关键字：Optimal control problems; symplectic numerical method; pseudospectral method; irregular interpolation; variational principle

摘要：Symplectic numerical methods for optimal control problems with irregular interpolation schemes are developed and the comparisons between irregular interpolation schemes and equidistant scheme are made in this paper. The irregular interpolation points, which are the collocation points usually adopted by pseudospectral (PS) methods, such as Legendre-Gauss, Legendre-Gauss-Radau, Legendre-Gauss-Lobatto and Chebyshev-Gauss-Lobatto points, are taken into consideration in this study. The symplectic numerical method with irregular points is proposed firstly. Then, several examples with different complexities highlight the differences in performance between different kinds of interpolation schemes.
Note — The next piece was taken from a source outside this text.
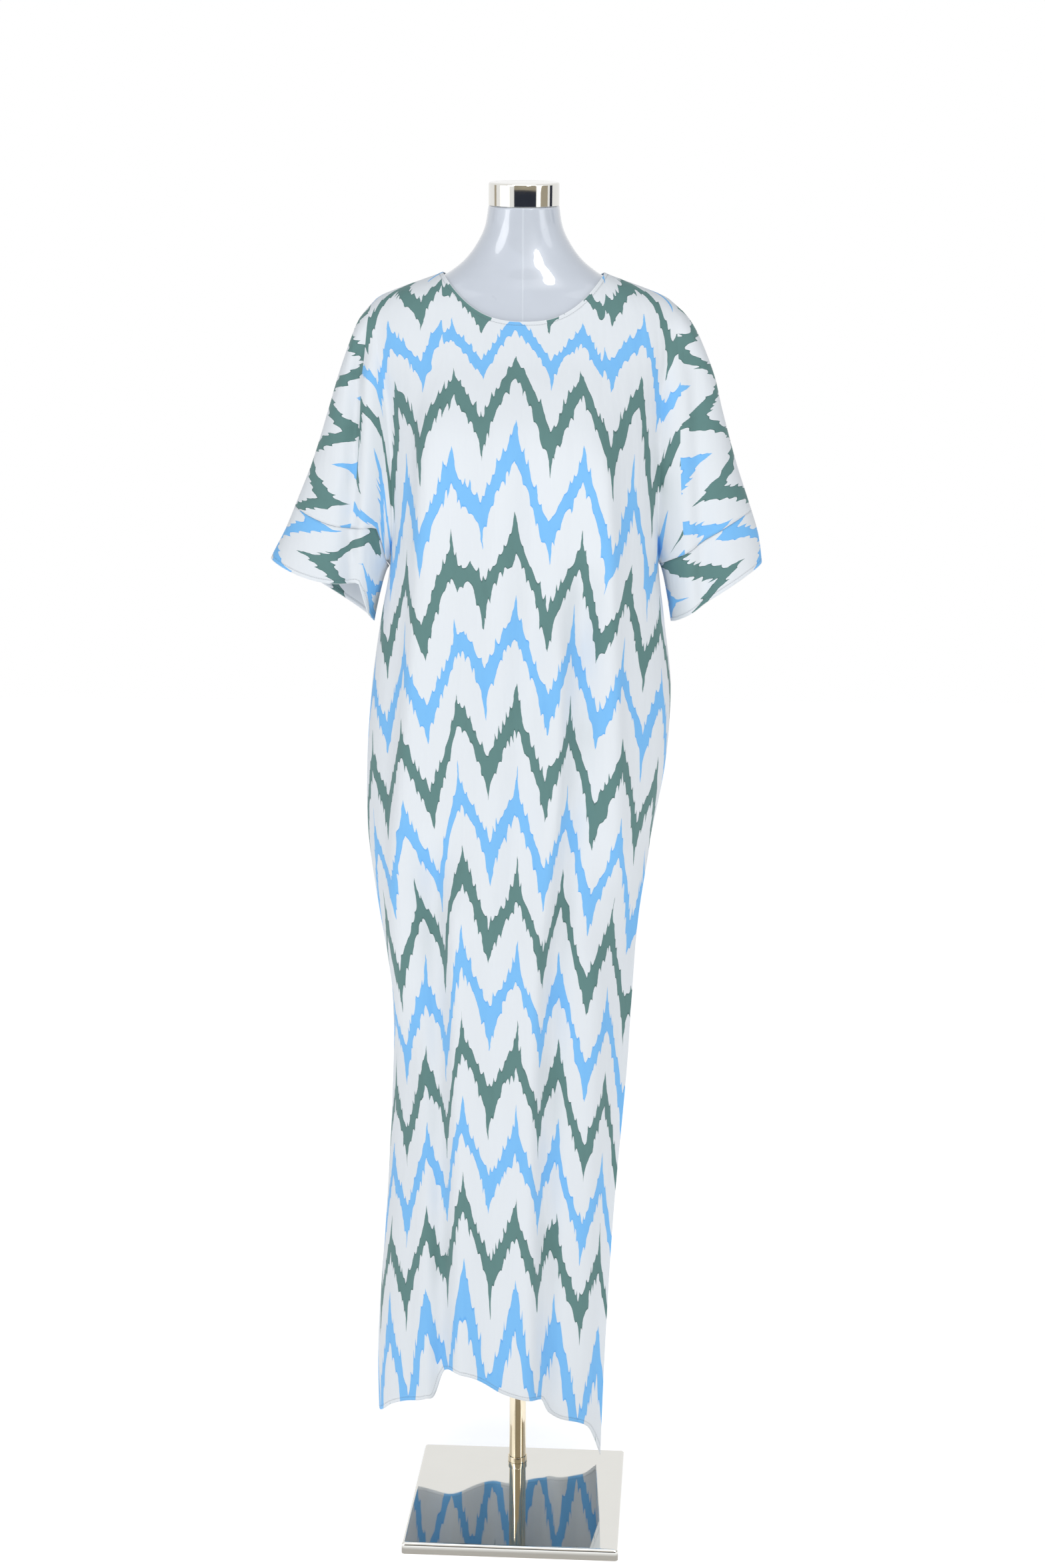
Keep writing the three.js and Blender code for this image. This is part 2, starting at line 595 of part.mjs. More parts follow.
const kaftan = new THREE.Group();
for (const face of ['front', 'back']) {
  const { panel, left, right } = faceGeometries(face);
  kaftan.add(piece(`${face}_panel`, panel, cloth));
  kaftan.add(piece(`${face}_sleeve_left`, left, cloth));
  kaftan.add(piece(`${face}_sleeve_right`, right, cloth));
}
for (const side of ['left', 'right']) {
  kaftan.add(piece(`sleeve_band_${side}`, bandGeometry(side), cloth));
}

const dressForm = new THREE.Group();
for (const side of ['left', 'right']) {
  dressForm.add(piece(`dress_form_${side}`, formGeometry(side), plastic));
}
const neckCap = piece('neck_cap', discGeometry(CAP, 0), chrome);
neckCap.position.z = NECK_TOP_Z + CLEAR;
neckCap.rotation.x = NECK_TILT;
dressForm.add(neckCap);

const stand = new THREE.Group();
stand.add(piece('pole', poleGeometry(), chrome));
const poleCollar = piece('pole_collar', discGeometry(COLLAR, POLE_RADIUS + CLEAR), chrome);
poleCollar.position.z = BASE.height + CLEAR;
stand.add(poleCollar);
const basePlate = piece('base_plate', baseGeometry(), chrome);
basePlate.position.y = BASE.back - BASE.depth / 2;
basePlate.rotation.z = -BASE_TURN;
stand.add(basePlate);

const part = new THREE.Group();
part.add(kaftan, dressForm, stand);

export default part;
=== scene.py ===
"""A printed kaftan on a limbless dress form, on its steel stand, in a white studio.

The frame gives the construction at its real size. This file gives each piece its fine
shape and finish. Shapes are worked out in millimetres, in the frame's own axes: +Z up,
the front towards -Y and +X to the viewer's right. They are placed in metres.
"""

import math

import bmesh
import bpy
import numpy as np
from bpy.props import FloatProperty, FloatVectorProperty, IntProperty, PointerProperty
from mathutils import Matrix, Vector


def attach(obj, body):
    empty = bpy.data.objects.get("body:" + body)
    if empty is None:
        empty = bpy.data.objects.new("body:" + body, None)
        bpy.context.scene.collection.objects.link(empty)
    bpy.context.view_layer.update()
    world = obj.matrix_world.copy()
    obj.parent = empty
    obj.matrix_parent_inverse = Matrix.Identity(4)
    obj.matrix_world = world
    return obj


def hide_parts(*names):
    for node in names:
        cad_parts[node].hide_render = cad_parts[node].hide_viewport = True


bl_info = {
    "name": "Kaftan on a dress form",
    "version": (1, 0, 0),
    "blender": (4, 5, 0),
    "location": "View3D > Sidebar > Kaftan",
    "description": "Builds a printed kaftan on a limbless dress form with its stand",
    "category": "Object",
}

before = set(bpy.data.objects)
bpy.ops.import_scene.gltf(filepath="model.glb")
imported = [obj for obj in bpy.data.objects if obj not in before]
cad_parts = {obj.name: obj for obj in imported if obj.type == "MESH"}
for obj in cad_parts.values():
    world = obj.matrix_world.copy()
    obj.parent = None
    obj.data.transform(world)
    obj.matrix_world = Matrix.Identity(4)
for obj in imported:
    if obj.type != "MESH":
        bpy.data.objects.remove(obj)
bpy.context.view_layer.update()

MM = 0.001

OUTWARD = {"front": -1, "back": 1, "left": -1, "right": 1}  # the way along y or x

# The cut of the kaftan, in millimetres
SEAM_OUT = 0.02  # a seam's edge stands this far off the centre plane
NECK_HALF = 103
NECK_FRONT_Z = 1567
NECK_BACK_Z = 1607
NECK_ROUND = 2.6
BAND_WIDTH = 71
BAND_OUT = 1.2  # how far a band's inner end stands off the sleeve
SHOULDER_HALF = 188
SEAT_GAP = 1.4  # between the form and the inside of the cloth
CAD_WALL = 1.6
SLEEVE_OPEN = 0.55  # how far a sleeve's section reaches in past the body's side
SECTION_POWER = 2.25  # how square the body's sections are
FOLD_FADE = 90  # a fold fades in and out over this height

# The dress form and its stand, in millimetres
NECK_TOP_Z = 1711
NECK_TILT = 0.096
SHELL = 4
CAP_RADIUS = 45
CAP_HEIGHT = 29
CAP_EDGE = 2.5  # radius of the cap's rounded upper edge
POLE_RADIUS = 11.5
COLLAR_RADIUS = 13
COLLAR_HEIGHT = 8
COLLAR_EDGE = 0.5
BASE_WIDTH = 280
BASE_DEPTH = 306
BASE_BACK = 45
BASE_HEIGHT = 15
BASE_CORNER = 5
BASE_RIM = 4.6  # radius of the plate's rounded upper edge
PLATE_SHADE_HEIGHT = 0.0125  # below this height, in metres, the plate's steel is painted darker: painted shade and a painted dark reflection on its sides
BASE_TURN = 0.065  # the plate stands turned under the form, in radians
CLEAR = 0.3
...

The numerical results show that the convergence of the present symplectic numerical methods can be obtained by increasing the number of sub-intervals or the number of interpolation points. Moreover, the comparison results show that the convergence of the symplectic numerical methods are generally independent on the type of interpolation points and the computational efficiency is not sensitive to the choice of interpolation points in general. Thus, the symplectic numerical methods with different interpolation schemes have obvious difference with the PS methods.